Il y eut un soir tout à fait insolite où nous bûmes un chocolat, à la terrasse de Prévost, face à l’immeuble du Matin3. Un journal lumineux annonçait les péripéties du match qui se déroulait à New York entre Carpentier et Dempsey4. Le carrefour était noir de monde. Quand Carpentier fut mis K.-O., il y eut des hommes et des femmes qui fondirent en larmes ; je rentrai à la maison toute fière d’avoir assisté à ce grand événement. Mais je n’aimais pas moins nos soirées quotidiennes dans le bureau
calfeutré ; mon père nous lisait Le Voyage de M. Perrichon5, ou bien nous lisions, côte à côte, chacun pour soi. Je regardais mes parents, ma sœur, et j’avais chaud au cœur.
« Nous quatre ! » me disais-je avec ravissement. Et je pensais : « Que nous sommes heureux ! »
Une seule chose, par instants, m’assombrissait : un jour, je le savais, cette
période de ma vie s’achèverait. Cela ne paraissait pas vraisemblable. Quand on a aimé ses parents pendant vingt ans, comment peut-on, sans mourir de douleur, les quitter pour suivre un inconnu ? et comment peut-on, alors qu’on s’est passé de lui pendant vingt ans, se mettre à aimer du jour au lendemain un homme qui ne vous est rien ? J’interrogeai papa : « Un mari, c’est autre chose », répondit-il ; il eut un petit sourire qui ne m’éclaira pas. Je considérais toujours avec déplaisir le mariage. Je n’y voyais pas une servitude, car maman n’avait rien d’une opprimée ; c’était la promiscuité qui me rebutait. « Le soir, au lit, on ne peut même pas pleurer tranquillement si on en a envie ! » me disais-je avec effroi. Je ne sais pas si mon bonheur était entrecoupé de crises de tristesse, mais souvent la nuit je me faisais pleurer pour le plaisir ; m’obliger à réfréner ces larmes, c’eût été me refuser ce minimum de liberté dont j’avais un impérieux besoin. Tout le jour, je sentais des regards braqués sur moi ; j’aimais mon entourage, mais quand je me couchais le soir, j’éprouvais un vif soulagement à l’idée de vivre enfin quelques instants sans témoin ; alors, je pouvais m’interroger, me souvenir, m’émouvoir, prêter l’oreille à ces rumeurs timides que la présence des adultes étouffe. Il m’eût été odieux qu’on me privât de ce répit. Il me fallait échapper au moins quelques instants à toute sollicitude et me parler en paix sans que personne m’interrompît.
Simone de Beauvoir, Mémoires d’une jeune fille rangée (1958)
1 Il s’agit du père de Simone de Beauvoir.
2 Le Jardin du Luxembourg qui jouxte le Sénat à Paris.
3 Le Matin, journal quotidien créé en 1883.
4 Allusion au « combat du siècle » entre les champions de boxe Jack Dempsey et Georges Carpentier, le 2 juillet 1921.
5 Le Voyage de M. Perrichon, comédie d’Eugène Labiche et Edouard Martin, représentée pour la première fois à Paris en 1860.
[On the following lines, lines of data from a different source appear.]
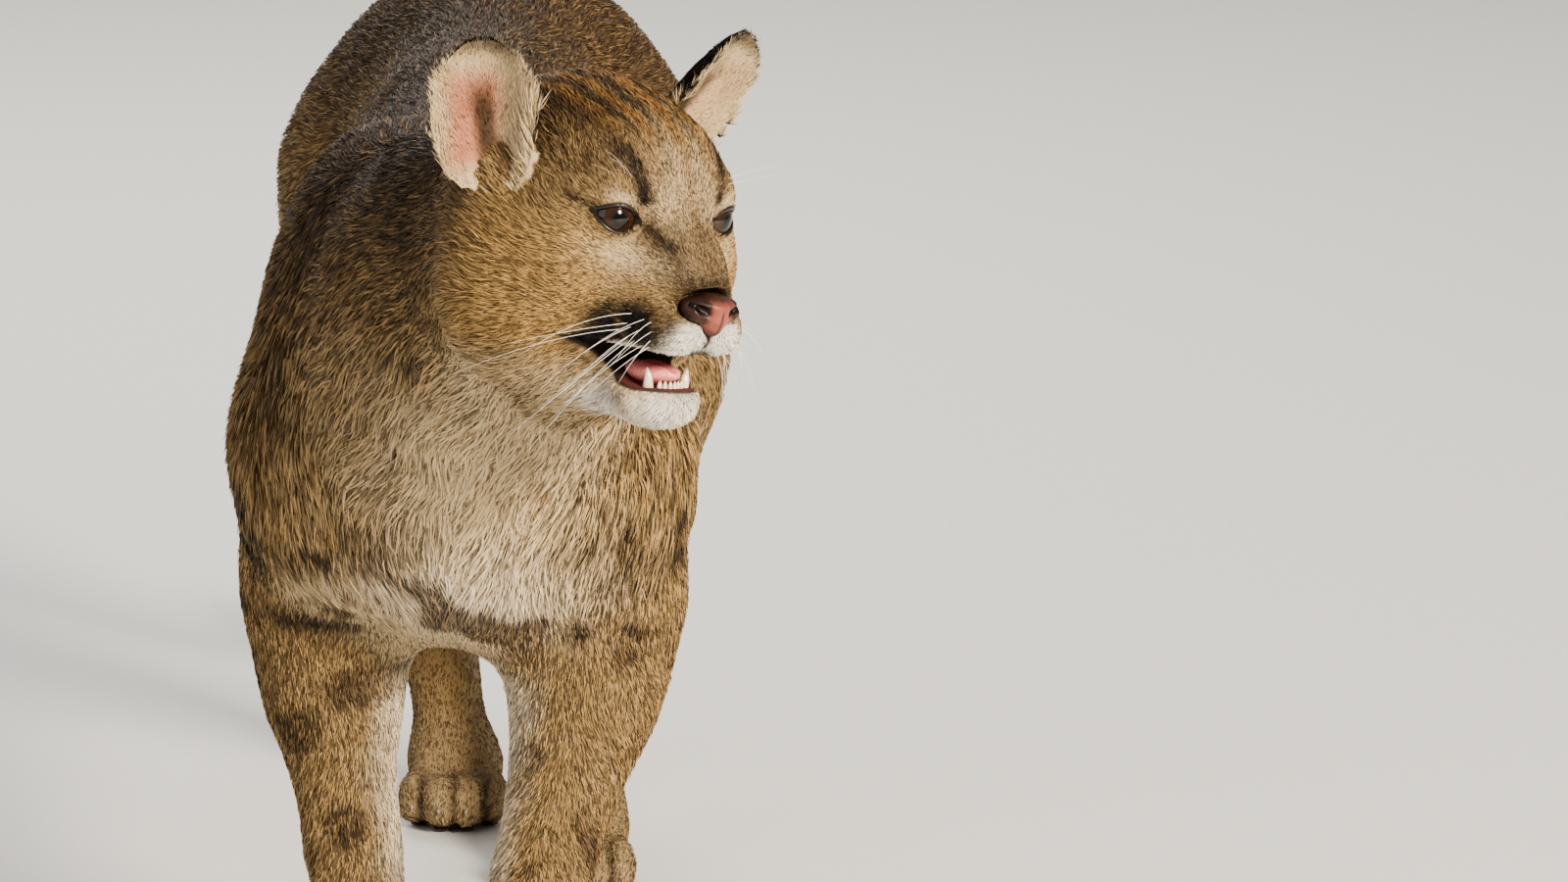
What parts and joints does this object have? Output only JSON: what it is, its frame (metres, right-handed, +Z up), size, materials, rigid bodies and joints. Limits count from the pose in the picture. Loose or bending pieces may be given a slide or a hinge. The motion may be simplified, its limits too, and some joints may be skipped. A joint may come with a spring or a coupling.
{
  "type": "cougar",
  "caption": "Life-size still model of a young adult cougar in mid-step, head turned to its left and mouth a little open; stands on four paws as in a museum.",
  "frame": {"origin": "on the floor, under the middle of the whole animal's box", "axes": "+Z up; the animal faces -Y; its left side is +X"},
  "size_m": [0.3134, 1.3288, 0.6837],
  "materials": {
    "coat": "short ticked fur over flesh",
    "coat_dark": "short darker fur over flesh",
    "coat_pale": "short pale fur over flesh",
    "coat_black": "short black fur over flesh",
    "nose_leather": "moist bare skin",
    "tongue_skin": "wet bare skin",
    "eye": "wet and polished"
  },
  "bodies": {
    "root": {"torso": "coat", "neck": "coat", "head": "coat", "lower_jaw": "coat_pale", "ear_right": "coat_dark", "ear_left": "coat_dark", "nose": "nose_leather", "tongue": "tongue_skin", "eye_right": "eye", "eye_left": "eye", "foreleg_right": "coat", "foreleg_left": "coat", "hindleg_right": "coat", "hindleg_left": "coat", "forepaw_right": "coat_dark", "forepaw_left": "coat_dark", "hindpaw_right": "coat_dark", "hindpaw_left": "coat_dark", "tail_base": "coat", "tail_middle": "coat", "tail_tip": "coat_black"}
  },
  "joints": []
}
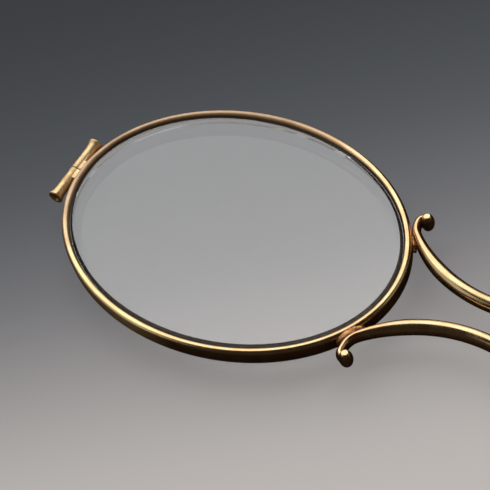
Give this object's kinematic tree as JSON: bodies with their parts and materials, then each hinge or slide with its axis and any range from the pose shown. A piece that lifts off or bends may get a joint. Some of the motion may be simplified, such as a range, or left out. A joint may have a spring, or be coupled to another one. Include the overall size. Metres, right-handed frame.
{
  "type": "lorgnette",
  "caption": "Pair of oval lenses in slender gold rims joined by curled scroll wires, with a slim turned handle that folds across them and ends in a ring.",
  "frame": {"origin": "centre of the part's box, on the surface that it lies on", "axes": "+X from the free lens along the pair to the handle and its ring, +Y up on the wearer's face, +Z out of the lenses on the side to which the handle folds"},
  "size_m": [0.2148, 0.0304, 0.0057],
  "materials": {
    "gold": "polished",
    "pale_gold": "satin",
    "screw_gold": "polished",
    "solder": "tarnished",
    "glass": "polished"
  },
  "bodies": {
    "front": {"left_rim": "gold", "right_rim": "gold", "left_lens": "glass", "right_lens": "glass", "upper_bridge_scroll": "gold", "lower_bridge_scroll": "gold", "bridge_solder": "solder", "left_upper_closing_tube": "pale_gold", "left_lower_closing_tube": "pale_gold", "left_closing_screw": "screw_gold", "right_upper_knuckle": "gold", "right_lower_knuckle": "gold", "hinge_screw": "screw_gold"},
    "handle": {"handle_knuckle": "gold", "handle_neck": "gold", "neck_rivet": "screw_gold", "front_ferrule": "gold", "stem_tube": "gold", "rear_ferrule": "gold", "handle_finial": "gold", "ring_eye": "screw_gold"},
    "ring": {"suspension_ring": "gold"}
  },
  "joints": [
    {"name": "handle_fold", "type": "hinge", "parent": "front", "child": "handle", "pos_m": [-0.00559, 0, 0.0046], "axis": [0, -1, 0], "range_deg": [0, 180]},
    {"name": "ring_swing", "type": "hinge", "parent": "handle", "child": "ring", "pos_m": [0.09851, 0, 0.0023], "axis": [0, 1, 0], "range_deg": [-100, 138]}
  ]
}
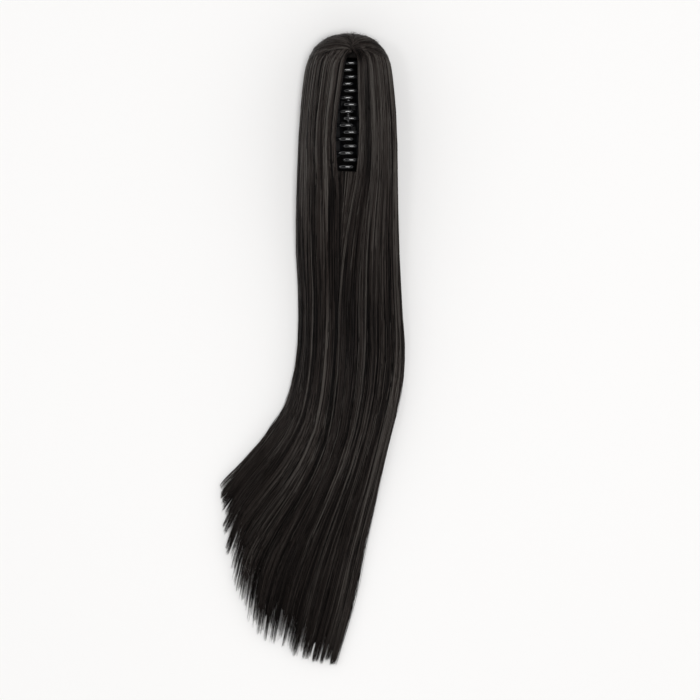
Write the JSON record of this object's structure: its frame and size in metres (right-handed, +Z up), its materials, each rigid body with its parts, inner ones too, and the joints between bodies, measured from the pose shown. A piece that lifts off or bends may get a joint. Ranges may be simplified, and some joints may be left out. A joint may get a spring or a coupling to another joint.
{
  "type": "ponytail hairpiece",
  "caption": "Long straight ponytail hairpiece sewn over a comb-toothed claw clip with a sprung hinge, lying on its back.",
  "frame": {"origin": "on the surface that the hair lies on, under the middle of the whole outline", "axes": "+Y runs from the tips to the crown, +X to the right seen from above with the crown away from the viewer, +Z up through the teeth of the claw"},
  "size_m": [0.1675, 0.5886, 0.0552],
  "materials": {
    "hair": "straight synthetic hair, near black with a warm brown cast, satin",
    "claw_plastic": "moulded black plastic, glossy",
    "hinge_steel": "plain steel wire and pin"
  },
  "bodies": {
    "hair": {"hair_left": "hair", "hair_right": "hair", "hair_back": "hair", "hinge_pin": "hinge_steel", "torsion_spring": "hinge_steel"},
    "jaw_left": {"claw_jaw_left": "claw_plastic"},
    "jaw_right": {"claw_jaw_right": "claw_plastic"}
  },
  "joints": [
    {"name": "jaw_right_hinge", "type": "hinge", "parent": "hair", "child": "jaw_right", "pos_m": [0.035, 0.2175, 0.021], "axis": [0, 1, 0], "range_deg": [0, 32], "stiffness_Nm_per_rad": 0.08, "springref_deg": -34.38},
    {"name": "jaw_left_hinge", "type": "hinge", "parent": "hair", "child": "jaw_left", "pos_m": [0.035, 0.2175, 0.021], "axis": [0, 1, 0], "range_deg": [-32, 0], "stiffness_Nm_per_rad": 0.08, "springref_deg": 34.38}
  ],
  "couplings": [
    {"joint": "jaw_left_hinge", "follows": "jaw_right_hinge", "ratio": -1}
  ]
}
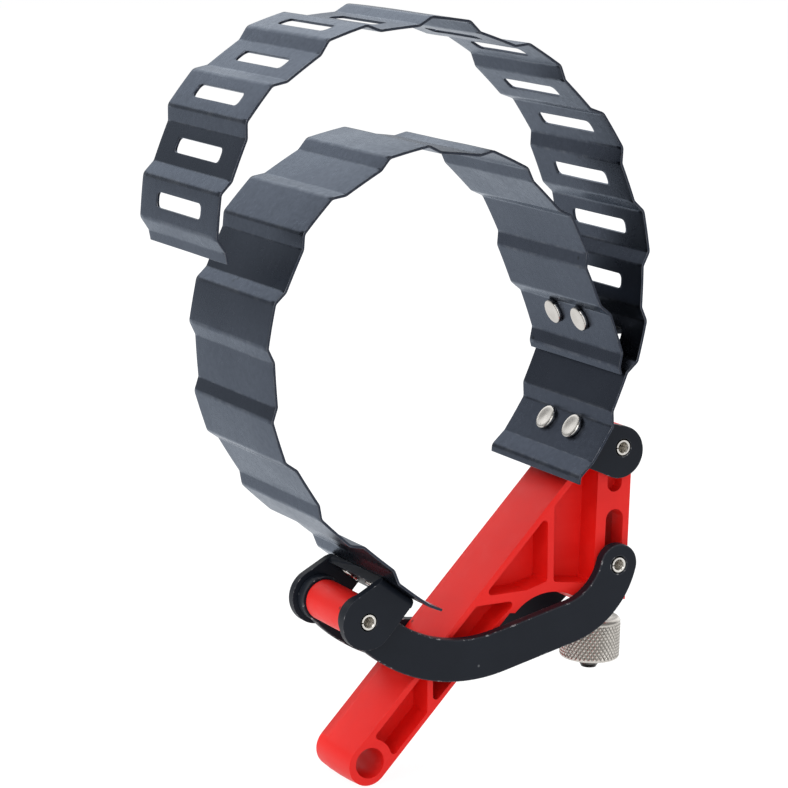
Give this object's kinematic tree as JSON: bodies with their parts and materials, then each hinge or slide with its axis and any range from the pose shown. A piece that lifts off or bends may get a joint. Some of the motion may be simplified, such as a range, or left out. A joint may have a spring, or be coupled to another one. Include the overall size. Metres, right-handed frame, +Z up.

Première partie : interprétation littéraire
Pourquoi le passage de l’enfance à l’âge adulte effraie-t-il Simone de Beauvoir ?

Deuxième partie : essai philosophique
Est-on le même à tous les âges de la vie ?

SUJET 2
L’artifice humain du monde sépare l’existence humaine de tout milieu purement animal, mais la vie elle-même est en dehors de ce monde artificiel, et par la vie l’homme demeure lié à tous les autres organismes vivants. Depuis quelques temps, un grand nombre de recherches scientifiques s’efforcent de rendre la vie « artificielle » elle aussi, et de couper le dernier lien qui maintient encore l’homme parmi les enfants de la nature. C’est le même désir d’échapper à l’emprisonnement terrestre qui se manifeste dans les essais de création en éprouvette, dans le vœu de combiner « au microscope le plasma germinal provenant de personnes aux qualités garanties, afin de produire des êtres supérieurs » et « de modifier (leurs) tailles, formes et fonctions » ; et je soupçonne que l’envie d’échapper à la condition humaine expliquerait aussi l’espoir de prolonger la durée de l’existence fort au-delà de cent ans, limite jusqu’ici admise.
Cet homme futur, que les savants produiront, nous disent-ils, en un siècle pas davantage, paraît en proie à la révolte contre l’existence humaine telle qu’elle est donnée, cadeau venu de nulle part (laïquement parlant) et qu’il veut pour ainsi dire échanger contre un ouvrage de ses propres mains. Il n’y a pas de raison de douter que nous soyons capables de faire cet échange, de même qu’il n’y a pas de raison de douter que nous soyons capables à présent de détruire toute vie organique sur terre.
La seule question est de savoir si nous souhaitons employer dans ce sens nos nouvelles connaissances scientifiques et techniques, et l’on ne saurait en décider par des méthodes scientifiques. C’est une question politique primordiale que l’on ne peut guère, par conséquent, abandonner aux professionnels de la science ni à ceux de la politique.
Hannah Arendt, La condition de l’homme moderne (1958),
trad. G. Fradier

Première partie : interprétation littéraire
Selon Hannah Arendt, est-il souhaitable pour l’être humain d’échapper à sa condition ?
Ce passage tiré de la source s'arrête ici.